■ RECORDS PROVIDED ■
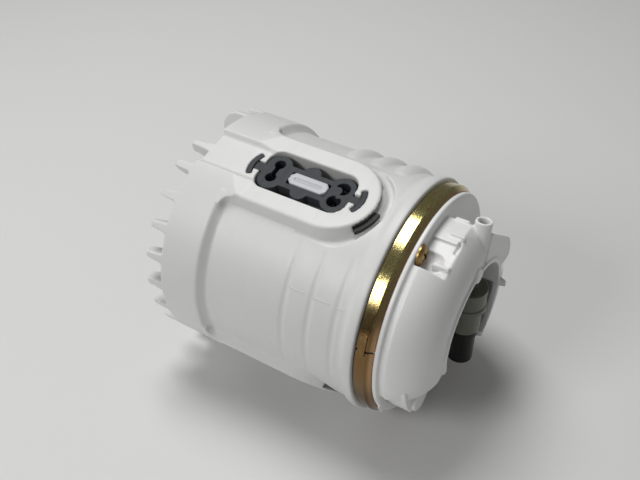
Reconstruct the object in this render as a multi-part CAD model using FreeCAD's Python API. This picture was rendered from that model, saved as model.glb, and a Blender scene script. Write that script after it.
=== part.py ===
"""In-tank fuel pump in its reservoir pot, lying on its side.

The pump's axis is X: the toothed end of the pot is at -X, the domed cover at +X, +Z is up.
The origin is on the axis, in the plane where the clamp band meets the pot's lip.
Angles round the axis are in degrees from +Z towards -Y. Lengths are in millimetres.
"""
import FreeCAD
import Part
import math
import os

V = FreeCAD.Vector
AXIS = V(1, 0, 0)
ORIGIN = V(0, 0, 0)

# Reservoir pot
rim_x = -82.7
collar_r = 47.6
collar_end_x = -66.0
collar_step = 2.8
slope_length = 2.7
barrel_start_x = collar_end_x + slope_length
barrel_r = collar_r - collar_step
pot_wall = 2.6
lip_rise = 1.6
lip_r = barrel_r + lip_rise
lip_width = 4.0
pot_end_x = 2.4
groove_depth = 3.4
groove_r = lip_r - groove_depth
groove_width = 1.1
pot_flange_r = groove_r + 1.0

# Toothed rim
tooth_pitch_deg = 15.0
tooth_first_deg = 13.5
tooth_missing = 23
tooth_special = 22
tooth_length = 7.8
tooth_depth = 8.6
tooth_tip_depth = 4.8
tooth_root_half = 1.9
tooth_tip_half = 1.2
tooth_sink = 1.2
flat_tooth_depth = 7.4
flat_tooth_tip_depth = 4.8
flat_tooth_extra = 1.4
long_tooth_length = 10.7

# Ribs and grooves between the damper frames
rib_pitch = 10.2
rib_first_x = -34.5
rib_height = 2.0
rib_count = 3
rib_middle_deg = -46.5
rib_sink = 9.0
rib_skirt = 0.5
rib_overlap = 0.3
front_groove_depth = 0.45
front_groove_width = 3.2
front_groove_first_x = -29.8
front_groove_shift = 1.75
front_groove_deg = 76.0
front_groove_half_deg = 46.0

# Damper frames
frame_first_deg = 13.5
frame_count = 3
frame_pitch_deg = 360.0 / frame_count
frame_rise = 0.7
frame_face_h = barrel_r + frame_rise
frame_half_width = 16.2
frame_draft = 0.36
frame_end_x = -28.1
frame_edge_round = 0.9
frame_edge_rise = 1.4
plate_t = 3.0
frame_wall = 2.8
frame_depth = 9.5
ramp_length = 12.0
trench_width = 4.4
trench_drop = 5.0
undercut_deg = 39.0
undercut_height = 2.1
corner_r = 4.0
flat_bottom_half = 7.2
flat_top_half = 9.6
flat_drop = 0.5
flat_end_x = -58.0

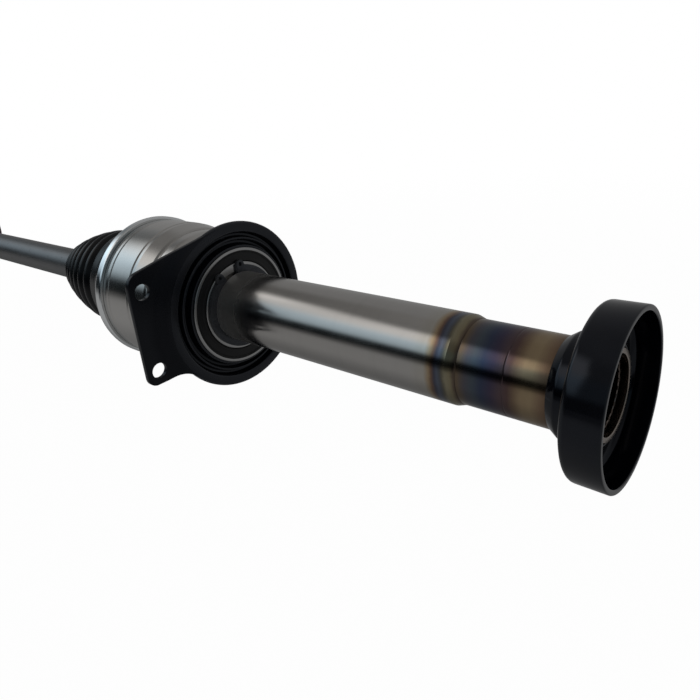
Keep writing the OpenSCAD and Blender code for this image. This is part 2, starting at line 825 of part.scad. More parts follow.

■ EXERCISE TASK ■
Restate each of the entries above verbatim.

■ COMPLETE RESPONSE ■
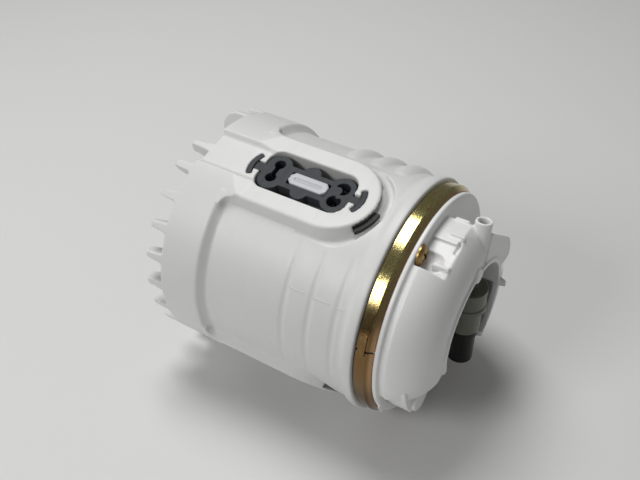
Reconstruct the object in this render as a multi-part CAD model using FreeCAD's Python API. This picture was rendered from that model, saved as model.glb, and a Blender scene script. Write that script after it.
=== part.py ===
"""In-tank fuel pump in its reservoir pot, lying on its side.

The pump's axis is X: the toothed end of the pot is at -X, the domed cover at +X, +Z is up.
The origin is on the axis, in the plane where the clamp band meets the pot's lip.
Angles round the axis are in degrees from +Z towards -Y. Lengths are in millimetres.
"""
import FreeCAD
import Part
import math
import os

V = FreeCAD.Vector
AXIS = V(1, 0, 0)
ORIGIN = V(0, 0, 0)

# Reservoir pot
rim_x = -82.7
collar_r = 47.6
collar_end_x = -66.0
collar_step = 2.8
slope_length = 2.7
barrel_start_x = collar_end_x + slope_length
barrel_r = collar_r - collar_step
pot_wall = 2.6
lip_rise = 1.6
lip_r = barrel_r + lip_rise
lip_width = 4.0
pot_end_x = 2.4
groove_depth = 3.4
groove_r = lip_r - groove_depth
groove_width = 1.1
pot_flange_r = groove_r + 1.0

# Toothed rim
tooth_pitch_deg = 15.0
tooth_first_deg = 13.5
tooth_missing = 23
tooth_special = 22
tooth_length = 7.8
tooth_depth = 8.6
tooth_tip_depth = 4.8
tooth_root_half = 1.9
tooth_tip_half = 1.2
tooth_sink = 1.2
flat_tooth_depth = 7.4
flat_tooth_tip_depth = 4.8
flat_tooth_extra = 1.4
long_tooth_length = 10.7

# Ribs and grooves between the damper frames
rib_pitch = 10.2
rib_first_x = -34.5
rib_height = 2.0
rib_count = 3
rib_middle_deg = -46.5
rib_sink = 9.0
rib_skirt = 0.5
rib_overlap = 0.3
front_groove_depth = 0.45
front_groove_width = 3.2
front_groove_first_x = -29.8
front_groove_shift = 1.75
front_groove_deg = 76.0
front_groove_half_deg = 46.0

# Damper frames
frame_first_deg = 13.5
frame_count = 3
frame_pitch_deg = 360.0 / frame_count
frame_rise = 0.7
frame_face_h = barrel_r + frame_rise
frame_half_width = 16.2
frame_draft = 0.36
frame_end_x = -28.1
frame_edge_round = 0.9
frame_edge_rise = 1.4
plate_t = 3.0
frame_wall = 2.8
frame_depth = 9.5
ramp_length = 12.0
trench_width = 4.4
trench_drop = 5.0
undercut_deg = 39.0
undercut_height = 2.1
corner_r = 4.0
flat_bottom_half = 7.2
flat_top_half = 9.6
flat_drop = 0.5
flat_end_x = -58.0

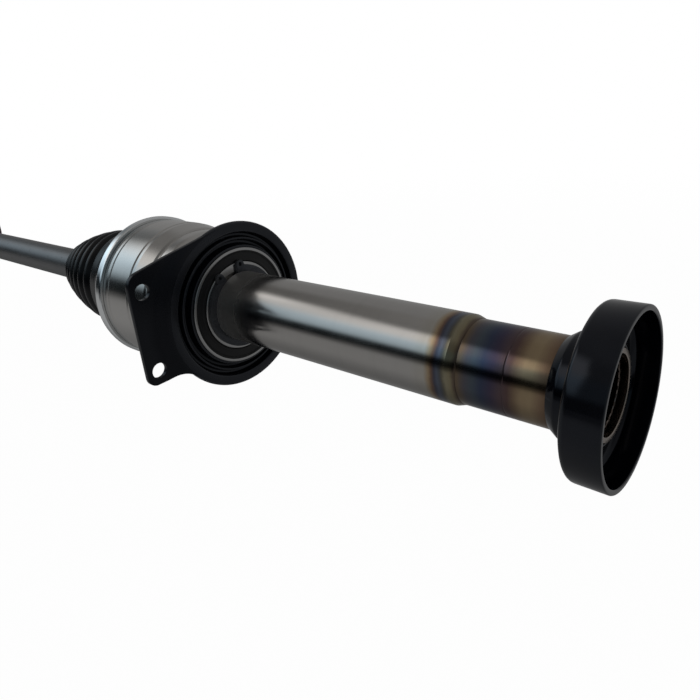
Keep writing the OpenSCAD and Blender code for this image. This is part 2, starting at line 825 of part.scad. More parts follow.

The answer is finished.